Das zog: Statt der Sanierung der Architekturen entschied sich der Senat Mitte der 90er für eine Aufwertung des Stadtquartiers durch Neubauten. An der nördlichen Ecke des Schimmelpfeng-Areals soll ein achtgeschossiges Bürogebäude entstehen, dahinter der 120 Meter hohe Geschäfts- und Hotelturm des Architekten Christoph Mäckler. Gegenüber sind zwei 120 Meter hohe Hochhäuser geplant.
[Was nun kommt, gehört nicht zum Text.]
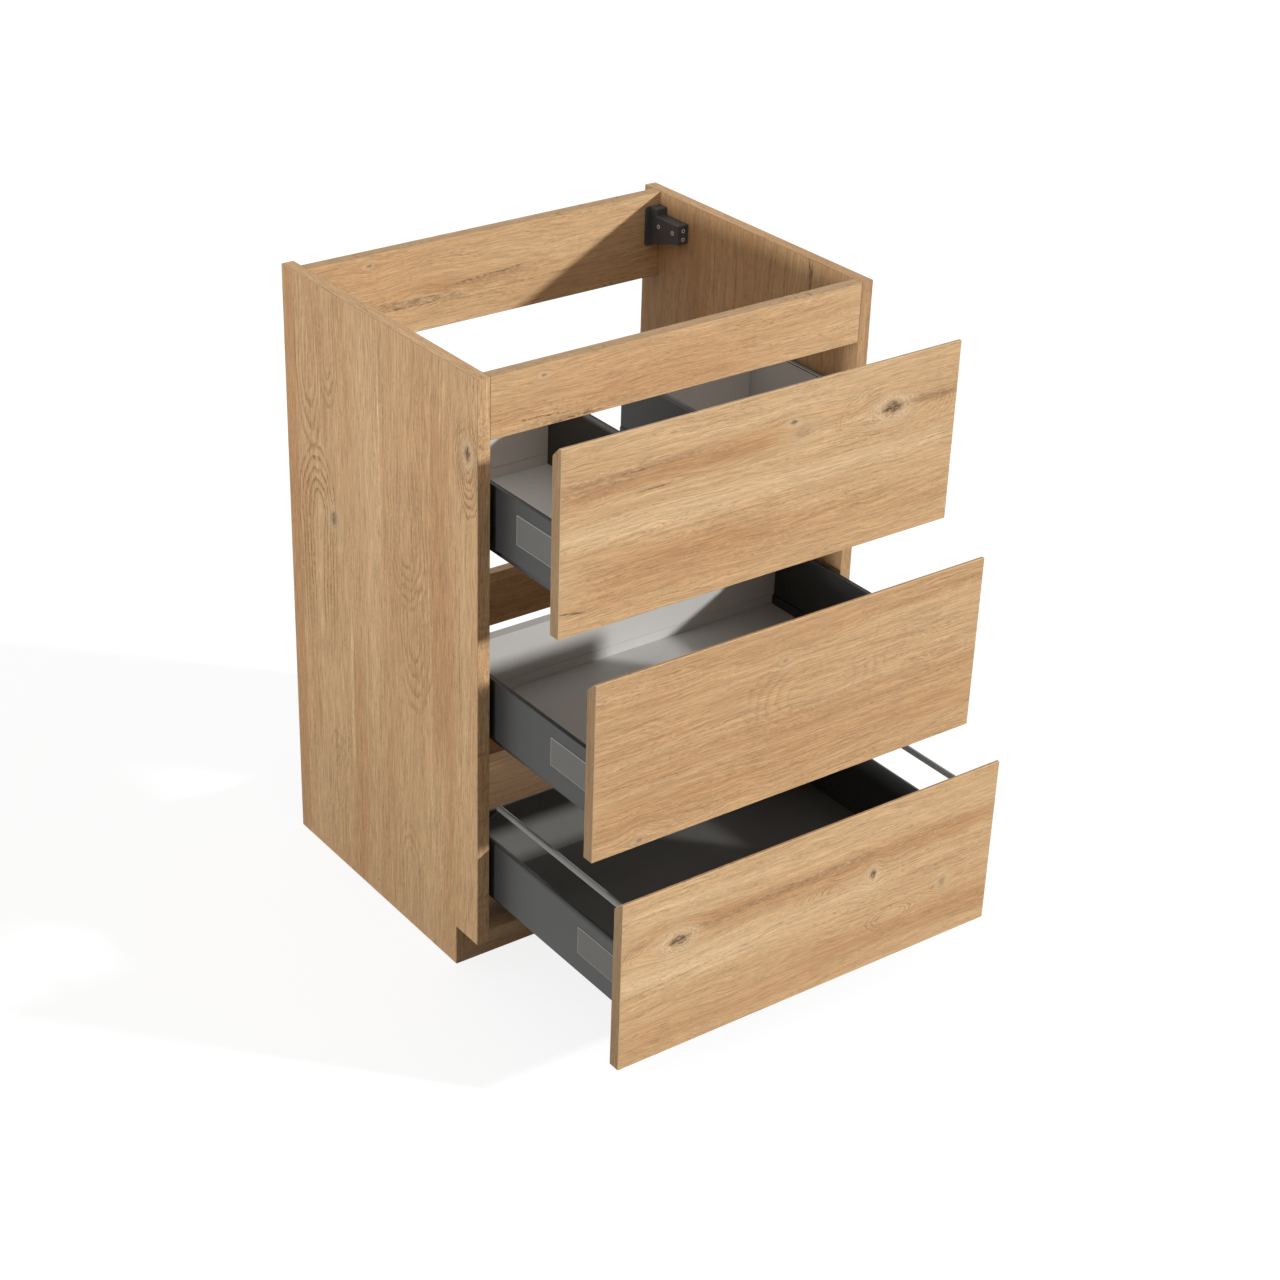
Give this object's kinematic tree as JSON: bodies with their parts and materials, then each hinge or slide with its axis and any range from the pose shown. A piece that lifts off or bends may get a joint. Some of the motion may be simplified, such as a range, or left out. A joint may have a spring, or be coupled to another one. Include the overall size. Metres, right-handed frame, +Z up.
{
  "type": "under-sink drawer cabinet",
  "caption": "Floor-standing oak-faced under-sink cabinet with pull-out drawers, a trap cut-out in the top one and wall hangers inside.",
  "frame": {"origin": "centre of the floor rectangle that the cabinet covers with its drawers as in the picture", "axes": "+X to the cabinet's right seen from the front, +Y to its rear, +Z up"},
  "size_m": [0.6, 0.772, 0.856],
  "materials": {
    "oak": "satin",
    "grey_board": "matte",
    "dark_board": "matte",
    "grey_steel": "matte",
    "grey_plastic": "matte",
    "plate": "satin",
    "zinc": "satin",
    "black_plastic": "matte"
  },
  "bodies": {
    "carcass": {"side_panel_left": "oak", "side_panel_right": "oak", "bottom_panel": "oak", "front_top_rail": "oak", "rear_top_rail": "oak", "rear_middle_rail": "oak", "rear_lower_rail": "oak", "plinth_board": "oak", "rear_plinth_board": "oak", "hanger_fixings": "zinc", "hanger_housing_left": "black_plastic", "runner_rail_left_1": "zinc", "runner_rail_left_2": "zinc", "runner_rail_left_3": "zinc", "hanger_housing_right": "black_plastic", "runner_rail_right_1": "zinc", "runner_rail_right_2": "zinc", "runner_rail_right_3": "zinc"},
    "carriage_left": {"hanger_carriage_left": "zinc"},
    "hook_left": {"hanger_hook_left": "zinc"},
    "height_screw_left": {"height_screw_left": "zinc"},
    "depth_screw_left": {"depth_screw_left": "zinc"},
    "carriage_right": {"hanger_carriage_right": "zinc"},
    "hook_right": {"hanger_hook_right": "zinc"},
    "height_screw_right": {"height_screw_right": "zinc"},
    "depth_screw_right": {"depth_screw_right": "zinc"},
    "drawer_1": {"drawer_front_1": "oak", "drawer_side_left_1": "grey_steel", "drawer_side_right_1": "grey_steel", "drawer_floor_1": "grey_board", "cover_plates_1": "plate", "front_brackets_1": "zinc", "drawer_back_left_1": "grey_board", "cutout_wall_left": "grey_plastic", "drawer_back_right_1": "grey_board", "cutout_wall_right": "grey_plastic", "cutout_cross_wall": "grey_plastic"},
    "runners_1": {"runner_members_1": "zinc"},
    "drawer_2": {"drawer_front_2": "oak", "drawer_side_left_2": "grey_steel", "drawer_side_right_2": "grey_steel", "drawer_floor_2": "grey_board", "cover_plates_2": "plate", "front_brackets_2": "zinc", "drawer_back_2": "grey_board"},
    "runners_2": {"runner_members_2": "zinc"},
    "drawer_3": {"drawer_front_3": "oak", "drawer_side_left_3": "grey_steel", "drawer_side_right_3": "grey_steel", "drawer_floor_3": "dark_board", "cover_plates_3": "plate", "front_brackets_3": "zinc", "gallery_rod_left": "zinc", "gallery_rod_right": "zinc", "drawer_back_3": "grey_steel", "gallery_holders": "grey_plastic"},
    "runners_3": {"runner_members_3": "zinc"}
  },
  "joints": [
    {"name": "drawer_1_slide", "type": "slide", "parent": "carcass", "child": "drawer_1", "axis": [0, -1, 0], "range_m": [-0.1495, 0.1955]},
    {"name": "runners_1_slide", "type": "slide", "parent": "carcass", "child": "runners_1", "axis": [0, -1, 0], "range_m": [-0.07475, 0.09775]},
    {"name": "drawer_2_slide", "type": "slide", "parent": "carcass", "child": "drawer_2", "axis": [0, -1, 0], "range_m": [-0.2265, 0.1185]},
    {"name": "runners_2_slide", "type": "slide", "parent": "carcass", "child": "runners_2", "axis": [0, -1, 0], "range_m": [-0.11325, 0.05925]},
    {"name": "drawer_3_slide", "type": "slide", "parent": "carcass", "child": "drawer_3", "axis": [0, -1, 0], "range_m": [-0.291, 0.054]},
    {"name": "runners_3_slide", "type": "slide", "parent": "carcass", "child": "runners_3", "axis": [0, -1, 0], "range_m": [-0.1455, 0.027]},
    {"name": "hanger_lift_left", "type": "slide", "parent": "carcass", "child": "carriage_left", "axis": [0, 0, 1], "range_m": [-0.003, 0.003]},
    {"name": "hanger_depth_left", "type": "slide", "parent": "carriage_left", "child": "hook_left", "axis": [0, 1, 0], "range_m": [-0.005, 0.005]},
    {"name": "height_screw_turn_left", "type": "hinge", "parent": "carcass", "child": "height_screw_left", "pos_m": [-0.273, 0.284, 0.8194], "axis": [0, 1, 0], "range_deg": [-720, 720]},
    {"name": "depth_screw_turn_left", "type": "hinge", "parent": "carcass", "child": "depth_screw_left", "pos_m": [-0.273, 0.284, 0.8069], "axis": [0, 1, 0], "range_deg": [-1200, 1200]},
    {"name": "hanger_lift_right", "type": "slide", "parent": "carcass", "child": "carriage_right", "axis": [0, 0, 1], "range_m": [-0.003, 0.003]},
    {"name": "hanger_depth_right", "type": "slide", "parent": "carriage_right", "child": "hook_right", "axis": [0, 1, 0], "range_m": [-0.005, 0.005]},
    {"name": "height_screw_turn_right", "type": "hinge", "parent": "carcass", "child": "height_screw_right", "pos_m": [0.273, 0.284, 0.8194], "axis": [0, 1, 0], "range_deg": [-720, 720]},
    {"name": "depth_screw_turn_right", "type": "hinge", "parent": "carcass", "child": "depth_screw_right", "pos_m": [0.273, 0.284, 0.8069], "axis": [0, 1, 0], "range_deg": [-1200, 1200]}
  ],
  "couplings": [
    {"joint": "runners_1_slide", "follows": "drawer_1_slide", "ratio": 0.5},
    {"joint": "runners_2_slide", "follows": "drawer_2_slide", "ratio": 0.5},
    {"joint": "runners_3_slide", "follows": "drawer_3_slide", "ratio": 0.5},
    {"joint": "height_screw_turn_left", "follows": "hanger_lift_left", "rad_per_m": 4188.8},
    {"joint": "depth_screw_turn_left", "follows": "hanger_depth_left", "rad_per_m": 4188.8},
    {"joint": "height_screw_turn_right", "follows": "hanger_lift_right", "rad_per_m": 4188.8},
    {"joint": "depth_screw_turn_right", "follows": "hanger_depth_right", "rad_per_m": 4188.8}
  ]
}
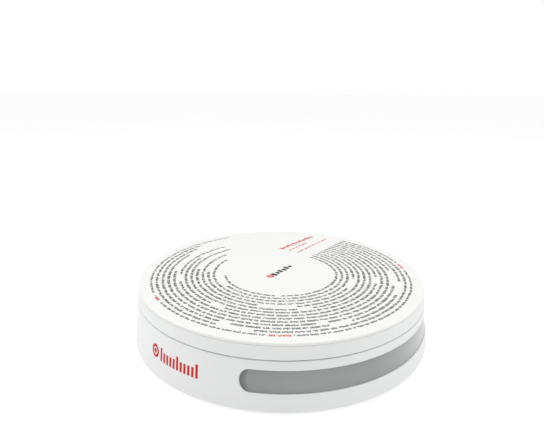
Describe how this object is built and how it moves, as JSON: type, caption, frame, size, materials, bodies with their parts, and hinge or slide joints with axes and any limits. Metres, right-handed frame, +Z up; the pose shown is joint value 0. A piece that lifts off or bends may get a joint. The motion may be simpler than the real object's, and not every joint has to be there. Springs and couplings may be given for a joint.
{
  "type": "motorised scanning turntable",
  "caption": "Low round motorised turntable: a flat printed plate on a platter that turns on a fixed base, with a pill-shaped light window in its side.",
  "frame": {"origin": "on the spindle axis, on the plane that the rubber feet rest on", "axes": "+Z up along the spindle axis; -Y towards the front, from where the light window starts in the middle and runs round to the right; +Y towards the rear, with the power socket and the button"},
  "size_m": [0.25, 0.25, 0.045],
  "materials": {
    "white_plastic": "moulded white plastic, fine satin grain",
    "plate_plastic": "smooth bright white plastic, satin",
    "grey_diffuser": "smoky grey translucent plastic, smooth",
    "circuit_board": "green solder mask",
    "rubber": "moulded black rubber",
    "steel": "turned and pressed steel",
    "motor_metal": "black painted motor housing",
    "gear_plastic": "natural acetal",
    "brass": "cut brass",
    "black_plastic": "moulded black plastic",
    "shield_metal": "tinned pressed metal",
    "cable_jacket": "soft cable jacket"
  },
  "bodies": {
    "base": {"base_shell": "white_plastic", "bearing_outer_ring": "steel", "board_screw_1": "steel", "board_screw_2": "steel", "bottom_cover": "white_plastic", "bracket_screw_1": "steel", "bracket_screw_2": "steel", "button_switch": "black_plastic", "capacitor": "motor_metal", "control_board": "circuit_board", "cover_screw_1": "steel", "cover_screw_2": "steel", "cover_screw_3": "steel", "cover_screw_4": "steel", "drive_motor": "motor_metal", "foot_1": "rubber", "foot_2": "rubber", "foot_3": "rubber", "foot_4": "rubber", "gear_pin": "steel", "gear_pin_clip": "steel", "home_sensor": "black_plastic", "light_cable": "cable_jacket", "light_connector": "plate_plastic", "light_strip": "circuit_board", "light_window": "grey_diffuser", "motor_bracket": "steel", "motor_cable": "cable_jacket", "motor_connector": "plate_plastic", "motor_driver": "black_plastic", "motor_screw_1": "steel", "motor_screw_2": "steel", "power_socket": "black_plastic", "radio_module": "shield_metal", "roller_pin_1": "steel", "roller_pin_2": "steel", "roller_pin_3": "steel", "roller_pin_4": "steel"},
    "turning_platter": {"top_plate": "plate_plastic", "platter": "white_plastic", "platter_gear": "gear_plastic", "spindle": "steel", "bearing_inner_ring": "steel", "spindle_clip": "steel", "gear_screw_1": "steel", "gear_screw_2": "steel", "gear_screw_3": "steel", "home_magnet": "shield_metal"},
    "ball_set": {"bearing_ball_cage": "steel"},
    "compound_gear_set": {"compound_gear": "gear_plastic"},
    "motor_rotor": {"motor_shaft": "steel", "motor_pinion": "brass"},
    "roller_1": {"support_roller_1": "black_plastic"},
    "roller_2": {"support_roller_2": "black_plastic"},
    "roller_3": {"support_roller_3": "black_plastic"},
    "roller_4": {"support_roller_4": "black_plastic"},
    "button": {"power_button": "white_plastic", "switch_plunger": "plate_plastic"}
  },
  "joints": [
    {"name": "platter_spin", "type": "hinge", "parent": "base", "child": "turning_platter", "pos_m": [0, 0, 0.018], "axis": [0, 0, 1], "continuous": true},
    {"name": "ball_set_spin", "type": "hinge", "parent": "base", "child": "ball_set", "pos_m": [0, 0, 0.018], "axis": [0, 0, 1], "continuous": true},
    {"name": "compound_gear_spin", "type": "hinge", "parent": "base", "child": "compound_gear_set", "pos_m": [-0.0592, -0.02155, 0.028], "axis": [0, 0, 1], "continuous": true},
    {"name": "motor_spin", "type": "hinge", "parent": "base", "child": "motor_rotor", "pos_m": [-0.06441, -0.05109, 0.026], "axis": [0, 0, 1], "continuous": true},
    {"name": "roller_1_spin", "type": "hinge", "parent": "base", "child": "roller_1", "pos_m": [0.09397, 0.0342, 0.0319], "axis": [0.9397, 0.342, 0], "continuous": true},
    {"name": "roller_2_spin", "type": "hinge", "parent": "base", "child": "roller_2", "pos_m": [-0.0342, 0.09397, 0.0319], "axis": [-0.342, 0.9397, 0], "continuous": true},
    {"name": "roller_3_spin", "type": "hinge", "parent": "base", "child": "roller_3", "pos_m": [-0.09397, -0.0342, 0.0319], "axis": [-0.9397, -0.342, 0], "continuous": true},
    {"name": "roller_4_spin", "type": "hinge", "parent": "base", "child": "roller_4", "pos_m": [0.0342, -0.09397, 0.0319], "axis": [0.342, -0.9397, 0], "continuous": true},
    {"name": "button_press", "type": "slide", "parent": "base", "child": "button", "axis": [0, -1, 0], "range_m": [0, 0.001], "stiffness_N_per_m": 1500}
  ],
  "couplings": [
    {"joint": "ball_set_spin", "follows": "platter_spin", "ratio": 0.39333},
    {"joint": "compound_gear_spin", "follows": "platter_spin", "ratio": -6},
    {"joint": "motor_spin", "follows": "platter_spin", "ratio": 24},
    {"joint": "roller_1_spin", "follows": "platter_spin", "ratio": -20},
    {"joint": "roller_2_spin", "follows": "platter_spin", "ratio": -20},
    {"joint": "roller_3_spin", "follows": "platter_spin", "ratio": -20},
    {"joint": "roller_4_spin", "follows": "platter_spin", "ratio": -20}
  ]
}
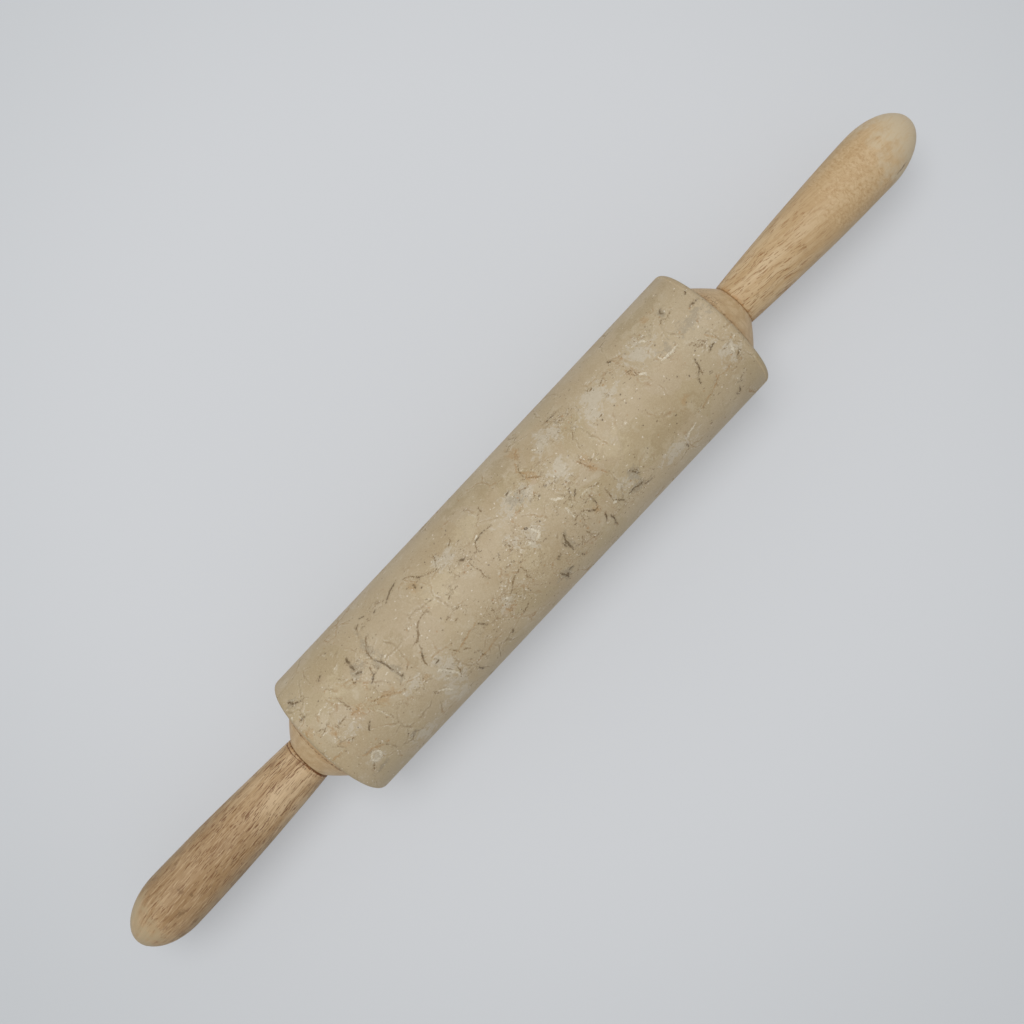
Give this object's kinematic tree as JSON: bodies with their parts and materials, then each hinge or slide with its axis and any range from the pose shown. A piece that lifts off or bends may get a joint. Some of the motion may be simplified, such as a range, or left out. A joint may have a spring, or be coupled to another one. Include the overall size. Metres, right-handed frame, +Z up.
{
  "type": "marble rolling pin",
  "caption": "Rolling pin with a polished marble roller, turned wooden collars and wooden handles joined by a steel rod on which the roller spins.",
  "frame": {"origin": "middle of the roller on the axis of the rod", "axes": "+X along the rod towards the plain-necked handle, +Z up from the worktop"},
  "size_m": [0.4828, 0.065, 0.065],
  "materials": {
    "marble": "polished beige limestone marble with rust-brown veins",
    "collar_wood": "turned and sanded beech, matt oil",
    "handle_wood": "turned and sanded beech with open pores, matt oil",
    "nylon": "natural nylon",
    "steel": "bright drawn",
    "brass": "as turned"
  },
  "bodies": {
    "handles_and_axle": {"axle_rod": "steel", "left_handle": "handle_wood", "right_handle": "handle_wood", "left_insert": "brass", "right_insert": "brass", "left_washer": "steel", "right_washer": "steel"},
    "roller": {"marble_roller": "marble", "left_collar": "collar_wood", "right_collar": "collar_wood", "left_bush": "nylon", "right_bush": "nylon"}
  },
  "joints": [
    {"name": "roller_spin", "type": "hinge", "parent": "handles_and_axle", "child": "roller", "pos_m": [0, 0, 0], "axis": [1, 0, 0], "continuous": true}
  ]
}
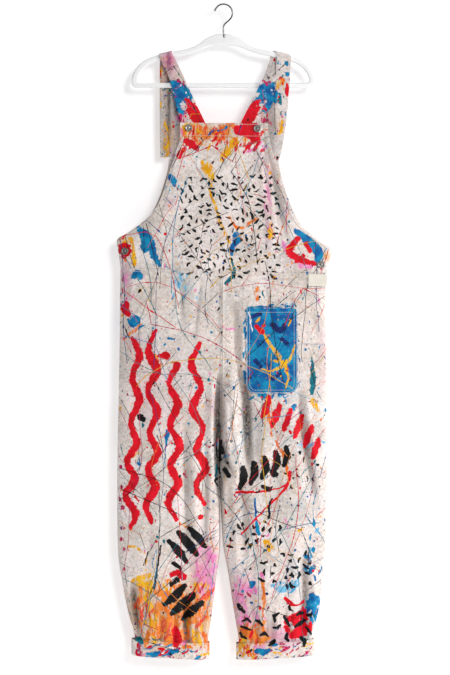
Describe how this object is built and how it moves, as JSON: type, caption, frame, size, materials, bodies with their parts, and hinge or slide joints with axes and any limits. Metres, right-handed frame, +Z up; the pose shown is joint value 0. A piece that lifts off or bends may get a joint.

Die "Brücke" wäre dann weg, der Blick frei. "Es ist wünschenswert, wenn das Zoofenster bis an die Gedächtniskirche heranrückt", meint Klaus-Dieter Gröhler, CDU-Baustadtrat von Charlottenburg-Wilmersdorf. Bis dahin - nämlich 2012 und womöglich darüber hinaus - werden die Berliner das neue Zoofenster schon einmal lieben lernen. "Wir haben gehört, dass der Abriss jetzt losgeht", sagt Manuela Damianakis von der Senatsbauverwaltung. Dafür werde die Kantstraße dichtgemacht. Wie lange die Staus rund um das Areal die Luft verpesten, kann die Verwaltung nicht sagen. Der Preis für den Abriss eines Stücks Berliner Geschichte aber wird sicherlich hoch sein - sprich: lange dauern.